Child-Repellent Sounds
I’ve already written about merchants using classical music to discourage loitering. Young people don’t like the music, so they don’t stick around.
Here’s a new twist: high-frequency noise that children and teenagers can hear but adults can’t:
The results were almost instantaneous. It was as if someone had used anti-teenager spray around the entrance, the way you might spray your sofas to keep pets off. Where disaffected youths used to congregate, now there is no one.
At first, members of the usual crowd tried to gather as normal, repeatedly going inside the store with their fingers in their ears and “begging me to turn it off,” Gough said. But he held firm and neatly avoided possible aggressive confrontations: “I told them it was to keep birds away because of the bird flu epidemic.”

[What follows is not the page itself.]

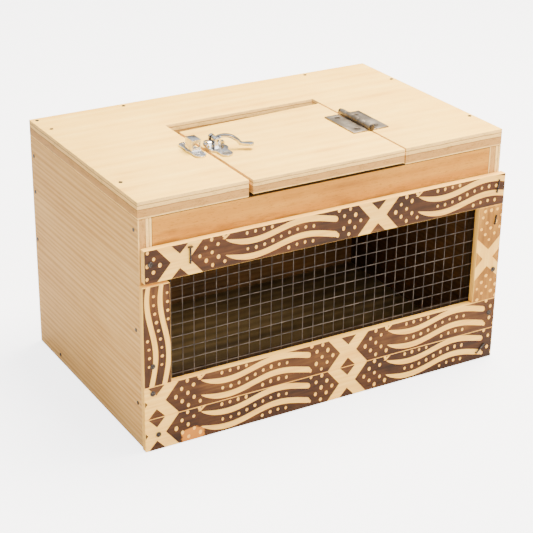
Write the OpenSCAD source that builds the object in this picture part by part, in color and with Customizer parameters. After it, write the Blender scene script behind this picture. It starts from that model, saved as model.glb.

At least he didn’t claim it was an anti-terrorism security measure.
mexijuan • December 6, 2005 8:17 AM
nice. as long as he’s not getting rid of his regular customers (i can’t read the original subscription-only article).
i found the same thing when i was a teenager also… that my parents had trouble hearing sounds anywhere near 20kHz, while i could still distinguish pitches up to 22kHz or 25kHz. ultrasonic bird and bug repellers are still annoying to me though, so like i was saying–as long as his regular customers have enough natural hearing attenuation i think that’s a great idea.